The story's clever effects serve to energize the story, make it fresh. All or in part, they do not create the story, or move it forward. They simply serve to heighten the states of feelings of the characters and the viewers, even with the story's light tone.

Returning to Honey, its story is not its plot. The story is about two families rebonding as they overcome adversity, and we engage in that story. It's material that evokes rich feelings. The plot is what these characters do to overcome the obstacles in their path that they have no choice but to overcome. If Wayne could go back to giving the machine one more chance, if Diane believed that if she can just sell a house, she'll be able to tolerate Wayne, if Amy... Etc., etc.

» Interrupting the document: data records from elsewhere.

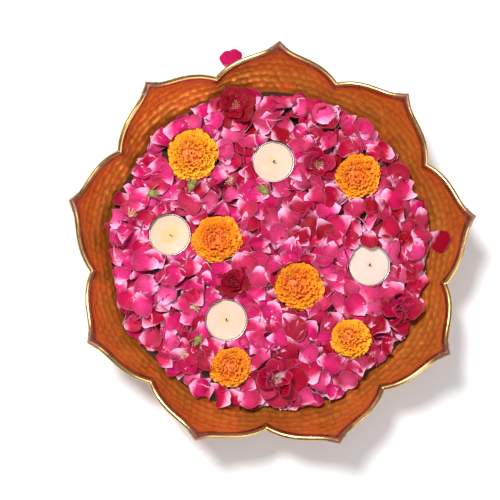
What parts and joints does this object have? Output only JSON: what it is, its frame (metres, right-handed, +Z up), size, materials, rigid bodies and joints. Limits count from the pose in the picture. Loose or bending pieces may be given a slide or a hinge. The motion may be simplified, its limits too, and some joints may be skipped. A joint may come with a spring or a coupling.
{
  "type": "urli bowl",
  "caption": "Lotus-rimmed hammered metal bowl of water with floating candles, marigold and rose heads and loose rose petals.",
  "frame": {"origin": "on the table, at the middle of the bowl's flat base", "axes": "+Z up out of the bowl, along its axis; +Y towards the lotus petal tip at the top, +X to its right"},
  "size_m": [0.3528, 0.3494, 0.0842],
  "materials": {
    "hammered_sheet": "satin",
    "rim_roll": "satin",
    "brazed_joint": "satin",
    "water": "gloss",
    "rose_petal": "matte",
    "dark_rose_petal": "matte",
    "marigold_floret": "matte",
    "calyx": "matte",
    "bud": "matte",
    "tin_cup": "satin",
    "wax": "satin",
    "wick_foot": "satin",
    "wick": "matte"
  },
  "bodies": {
    "bowl": {"bowl_shell": "hammered_sheet", "rim_tip_1": "brazed_joint", "rim_tip_2": "brazed_joint", "rim_tip_3": "brazed_joint", "rim_tip_4": "brazed_joint", "rim_tip_5": "brazed_joint", "rim_tip_6": "brazed_joint", "rim_tip_7": "brazed_joint", "rim_tip_8": "brazed_joint", "rim_tip_9": "brazed_joint", "rim_bead_1": "rim_roll", "rim_bead_2": "rim_roll", "rim_bead_3": "rim_roll", "rim_bead_4": "rim_roll", "rim_bead_5": "rim_roll", "rim_bead_6": "rim_roll", "rim_bead_7": "rim_roll", "rim_bead_8": "rim_roll", "rim_bead_9": "rim_roll", "water": "water", "petal_bed": "rose_petal", "bud_1": "bud", "bud_2": "bud", "bud_3": "bud", "bud_4": "bud"},
    "tealight_1": {"tealight_1_cup": "tin_cup", "tealight_1_wax": "wax", "tealight_1_wick_foot": "wick_foot", "tealight_1_wick": "wick"},
    "tealight_2": {"tealight_2_cup": "tin_cup", "tealight_2_wax": "wax", "tealight_2_wick_foot": "wick_foot", "tealight_2_wick": "wick"},
    "tealight_3": {"tealight_3_cup": "tin_cup", "tealight_3_wax": "wax", "tealight_3_wick_foot": "wick_foot", "tealight_3_wick": "wick"},
    "tealight_4": {"tealight_4_cup": "tin_cup", "tealight_4_wax": "wax", "tealight_4_wick_foot": "wick_foot", "tealight_4_wick": "wick"},
    "marigold_1": {"marigold_1_head": "marigold_floret", "marigold_1_calyx": "calyx"},
    "marigold_2": {"marigold_2_head": "marigold_floret", "marigold_2_calyx": "calyx"},
    "marigold_3": {"marigold_3_head": "marigold_floret", "marigold_3_calyx": "calyx"},
    "marigold_4": {"marigold_4_head": "marigold_floret", "marigold_4_calyx": "calyx"},
    "marigold_5": {"marigold_5_head": "marigold_floret", "marigold_5_calyx": "calyx"},
    "marigold_6": {"marigold_6_head": "marigold_floret", "marigold_6_calyx": "calyx"},
    "rose_bloom_1": {"rose_1": "dark_rose_petal"},
    "rose_bloom_2": {"rose_2": "rose_petal"},
    "rose_bloom_3": {"rose_3": "dark_rose_petal"},
    "rose_bloom_4": {"rose_4": "rose_petal"},
    "rose_bloom_5": {"rose_5": "rose_petal"}
  },
  "joints": [
    {"name": "tealight_1_lift", "type": "slide", "parent": "bowl", "child": "tealight_1", "axis": [0, 0, 1], "range_m": [0, 0.08]},
    {"name": "tealight_2_lift", "type": "slide", "parent": "bowl", "child": "tealight_2", "axis": [0, 0, 1], "range_m": [0, 0.08]},
    {"name": "tealight_3_lift", "type": "slide", "parent": "bowl", "child": "tealight_3", "axis": [0, 0, 1], "range_m": [0, 0.08]},
    {"name": "tealight_4_lift", "type": "slide", "parent": "bowl", "child": "tealight_4", "axis": [0, 0, 1], "range_m": [0, 0.08]},
    {"name": "marigold_1_lift", "type": "slide", "parent": "bowl", "child": "marigold_1", "axis": [0, 0, 1], "range_m": [0, 0.08]},
    {"name": "marigold_2_lift", "type": "slide", "parent": "bowl", "child": "marigold_2", "axis": [0, 0, 1], "range_m": [0, 0.08]},
    {"name": "marigold_3_lift", "type": "slide", "parent": "bowl", "child": "marigold_3", "axis": [0, 0, 1], "range_m": [0, 0.08]},
    {"name": "marigold_4_lift", "type": "slide", "parent": "bowl", "child": "marigold_4", "axis": [0, 0, 1], "range_m": [0, 0.08]},
    {"name": "marigold_5_lift", "type": "slide", "parent": "bowl", "child": "marigold_5", "axis": [0, 0, 1], "range_m": [0, 0.08]},
    {"name": "marigold_6_lift", "type": "slide", "parent": "bowl", "child": "marigold_6", "axis": [0, 0, 1], "range_m": [0, 0.08]},
    {"name": "rose_bloom_1_lift", "type": "slide", "parent": "bowl", "child": "rose_bloom_1", "axis": [0, 0, 1], "range_m": [0, 0.08]},
    {"name": "rose_bloom_2_lift", "type": "slide", "parent": "bowl", "child": "rose_bloom_2", "axis": [0, 0, 1], "range_m": [0, 0.08]},
    {"name": "rose_bloom_3_lift", "type": "slide", "parent": "bowl", "child": "rose_bloom_3", "axis": [0, 0, 1], "range_m": [0, 0.08]},
    {"name": "rose_bloom_4_lift", "type": "slide", "parent": "bowl", "child": "rose_bloom_4", "axis": [0, 0, 1], "range_m": [0, 0.08]},
    {"name": "rose_bloom_5_lift", "type": "slide", "parent": "bowl", "child": "rose_bloom_5", "axis": [0, 0, 1], "range_m": [0, 0.08]}
  ]
}
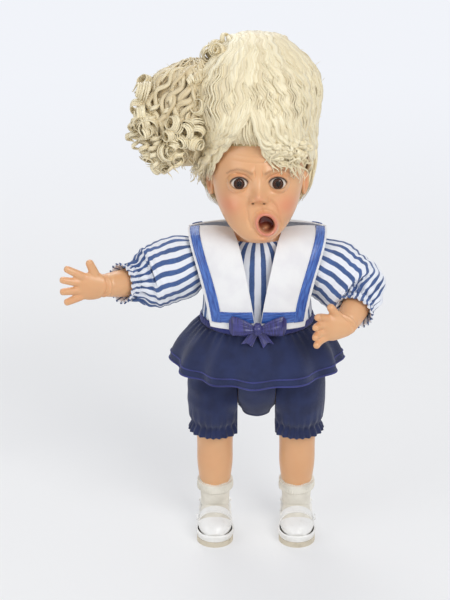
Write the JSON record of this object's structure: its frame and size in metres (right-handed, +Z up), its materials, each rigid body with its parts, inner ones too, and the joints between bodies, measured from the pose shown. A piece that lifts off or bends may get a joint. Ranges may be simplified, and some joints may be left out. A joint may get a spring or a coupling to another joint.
{
  "type": "jointed vinyl doll",
  "caption": "Jointed vinyl play doll with piled curly blond hair, an open mouth and a striped sailor dress, standing on flat shoe soles.",
  "frame": {"origin": "on the floor, under the middle of the doll with its arms as they are posed", "axes": "+Z up, -Y the way that the doll faces, +X towards its left hand side"},
  "size_m": [0.2643, 0.1497, 0.4312],
  "materials": {
    "skin_vinyl": "soft matt vinyl, flesh coloured, rosy at the cheeks",
    "eye_white": "polished white",
    "iris_brown": "brown with a darker rim and a black pupil",
    "cornea_clear": "clear polished dome",
    "wig_net": "fine net, the colour of the hair",
    "hair_blond": "pale blond fibre, wavy and curled",
    "striped_cotton": "woven cotton with white and navy stripes",
    "cuff_cotton": "gathered cotton over elastic",
    "navy_cotton": "navy woven cotton",
    "piping": "blue piping",
    "collar_cotton": "white cotton",
    "blue_satin": "bright blue satin ribbon",
    "navy_satin": "dark violet-blue satin ribbon",
    "sock_knit": "white knit",
    "shoe_vinyl": "white moulded vinyl",
    "sole_rubber": "off-white sole",
    "button_plastic": "white button"
  },
  "bodies": {
    "torso": {"torso": "skin_vinyl", "dress_bodice": "striped_cotton", "waistband": "piping", "skirt": "navy_cotton", "bloomer_seat": "navy_cotton", "collar_right_front": "collar_cotton", "collar_right_ribbon": "blue_satin", "collar_left_front": "collar_cotton", "collar_left_ribbon": "blue_satin", "collar_back": "collar_cotton", "collar_back_ribbon": "blue_satin", "bow_knot": "navy_satin", "bow_right_loop": "navy_satin", "bow_left_loop": "navy_satin", "bow_tails": "navy_satin", "dress_snaps": "button_plastic"},
    "head": {"head_shell": "skin_vinyl", "right_eyeball": "eye_white", "right_iris": "iris_brown", "right_cornea": "cornea_clear", "left_eyeball": "eye_white", "left_iris": "iris_brown", "left_cornea": "cornea_clear", "wig_cap": "wig_net", "hair_crown": "hair_blond", "hair_back": "hair_blond", "hair_ringlets": "hair_blond", "hair_side_sweep": "hair_blond", "hair_fringe": "hair_blond"},
    "right_arm": {"right_arm": "skin_vinyl", "right_sleeve": "striped_cotton", "right_cuff": "cuff_cotton"},
    "left_arm": {"left_arm": "skin_vinyl", "left_sleeve": "striped_cotton", "left_cuff": "cuff_cotton"},
    "right_leg": {"right_leg": "skin_vinyl", "right_bloomer_leg": "navy_cotton", "right_sock": "sock_knit", "right_shoe": "shoe_vinyl", "right_strap": "shoe_vinyl", "right_sole": "sole_rubber", "right_shoe_button": "button_plastic"},
    "left_leg": {"left_leg": "skin_vinyl", "left_bloomer_leg": "navy_cotton", "left_sock": "sock_knit", "left_shoe": "shoe_vinyl", "left_strap": "shoe_vinyl", "left_sole": "sole_rubber", "left_shoe_button": "button_plastic"}
  },
  "joints": [
    {"name": "neck_turn", "type": "hinge", "parent": "torso", "child": "head", "pos_m": [0.0266, -0.0044, 0.275], "axis": [0, 0, 1], "range_deg": [-60, 60]},
    {"name": "right_shoulder", "type": "hinge", "parent": "torso", "child": "right_arm", "pos_m": [-0.0094, -0.0044, 0.251], "axis": [-1, 0, 0], "range_deg": [-90, 90], "deforming": ["right_sleeve"]},
    {"name": "left_shoulder", "type": "hinge", "parent": "torso", "child": "left_arm", "pos_m": [0.0626, -0.0044, 0.251], "axis": [-1, 0, 0], "range_deg": [-10, 75], "deforming": ["left_sleeve"]},
    {"name": "right_hip", "type": "hinge", "parent": "torso", "child": "right_leg", "pos_m": [0.0121, -0.0044, 0.138], "axis": [-1, 0, 0], "range_deg": [-30, 90], "deforming": ["right_bloomer_leg"]},
    {"name": "left_hip", "type": "hinge", "parent": "torso", "child": "left_leg", "pos_m": [0.0411, -0.0044, 0.138], "axis": [-1, 0, 0], "range_deg": [-30, 90], "deforming": ["left_bloomer_leg"]}
  ]
}
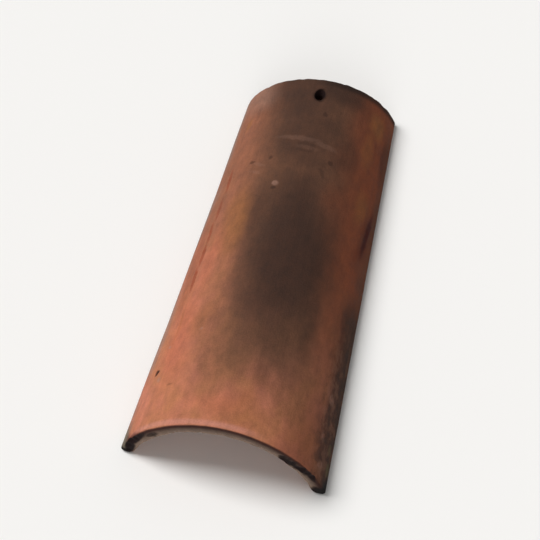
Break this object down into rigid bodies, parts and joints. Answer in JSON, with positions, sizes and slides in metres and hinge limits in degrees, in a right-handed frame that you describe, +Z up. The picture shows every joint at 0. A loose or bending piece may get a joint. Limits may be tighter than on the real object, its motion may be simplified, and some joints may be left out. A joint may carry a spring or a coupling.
{
  "type": "barrel roof tile",
  "caption": "Tapered half-barrel roof tile of fired clay with a nail hole through the crown near its narrow end.",
  "frame": {"origin": "centre of the bounding box on the floor plane that the two long edges rest on", "axes": "+Y along the tile from its wide tail end to its narrow head end, +Z up through the crown, +X across to the right seen from the tail"},
  "size_m": [0.205, 0.457, 0.08],
  "materials": {
    "fired_clay": "matte unglazed terracotta with smoky flashed patches"
  },
  "bodies": {
    "root": {"tile": "fired_clay"}
  },
  "joints": []
}
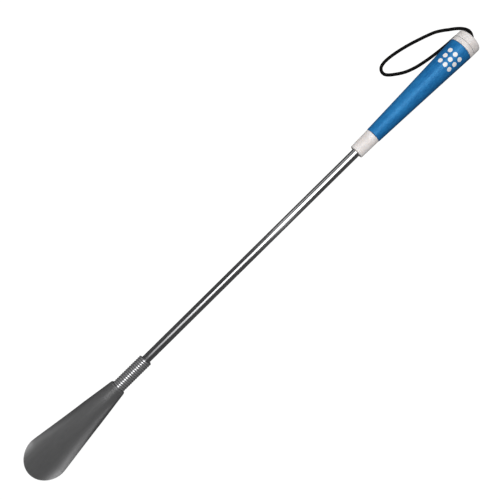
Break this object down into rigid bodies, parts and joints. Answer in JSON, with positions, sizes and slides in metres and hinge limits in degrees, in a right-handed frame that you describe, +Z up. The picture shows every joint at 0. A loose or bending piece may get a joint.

If the characters don't have to engage in what's at stake in the story, have no reason to engage in what's going on, there is no story, no movement, no drama, no conflict. When the characters have a choice not to confront those painful feelings, have a choice not to overcome those painful obstacles, that's clear to the audience.

All of this is not to say that a writer who thinks in terms of plot can't start with a plot idea and use that as an entry to explore a world they wish to tell a story about. Or a writer might start with a character. Or with an idea, and use that as their entry point into the world of their story. But stories that fail to please their readers, or that are well-written and then deconstructed by someone who doesn't understand what a story is, don't ring true. They don't engage their readers, or engage in a faulty way. They break that unwritten contract that says a story will be played out in a way that offers the reader a dramatic journey of feelings and thoughts leading to the story's fulfillment around a dramatic issue.

In the case of Honey, I Shrunk the Kids, this is a story that tells us love and courage can heal wounds and overcome the most dangerous obstacles: giant scorpions, a marriage breaking apart. It's a story that, true to its premise about how overcoming a castastrophe leads to growth, found its audience.